THE EXERCISE
Copy each line of the records that contains the word "rigid".

TASK INPUT
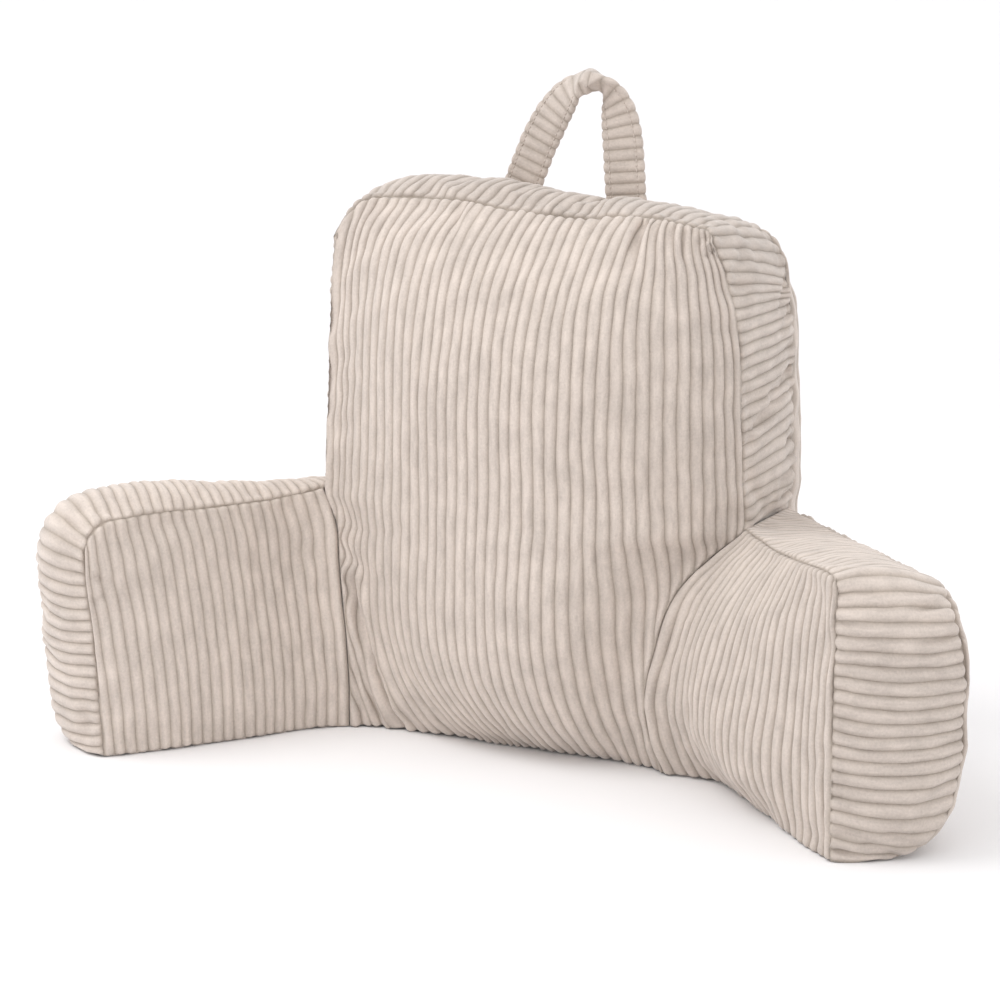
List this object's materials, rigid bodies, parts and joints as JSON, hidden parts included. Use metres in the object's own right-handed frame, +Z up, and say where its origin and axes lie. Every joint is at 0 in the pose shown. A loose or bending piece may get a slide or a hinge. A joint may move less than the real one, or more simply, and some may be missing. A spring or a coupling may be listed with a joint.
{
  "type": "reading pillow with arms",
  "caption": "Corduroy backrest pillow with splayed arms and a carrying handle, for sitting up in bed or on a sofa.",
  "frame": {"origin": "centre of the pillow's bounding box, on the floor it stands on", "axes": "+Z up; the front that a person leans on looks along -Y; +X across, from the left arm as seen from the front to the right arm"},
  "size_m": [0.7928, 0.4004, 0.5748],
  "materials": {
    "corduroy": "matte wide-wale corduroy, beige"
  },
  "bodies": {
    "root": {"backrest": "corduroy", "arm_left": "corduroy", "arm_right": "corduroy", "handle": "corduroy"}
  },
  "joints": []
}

...

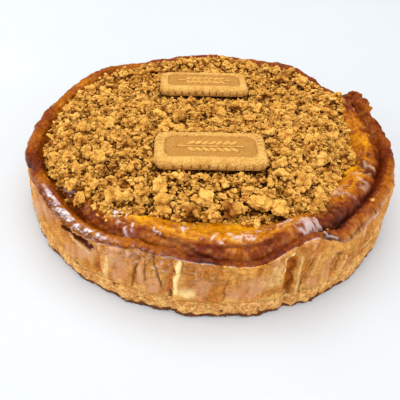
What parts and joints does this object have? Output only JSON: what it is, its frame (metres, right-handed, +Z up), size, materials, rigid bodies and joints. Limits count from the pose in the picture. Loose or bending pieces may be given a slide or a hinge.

PROBLEM SOLUTION
List this object's materials, rigid bodies, parts and joints as JSON, hidden parts included. Use metres in the object's own right-handed frame, +Z up, and say where its origin and axes lie. Every joint is at 0 in the pose shown. A loose or bending piece may get a slide or a hinge. A joint may move less than the real one, or more simply, and some may be missing. A spring or a coupling may be listed with a joint.
What parts and joints does this object have? Output only JSON: what it is, its frame (metres, right-handed, +Z up), size, materials, rigid bodies and joints. Limits count from the pose in the picture. Loose or bending pieces may be given a slide or a hinge.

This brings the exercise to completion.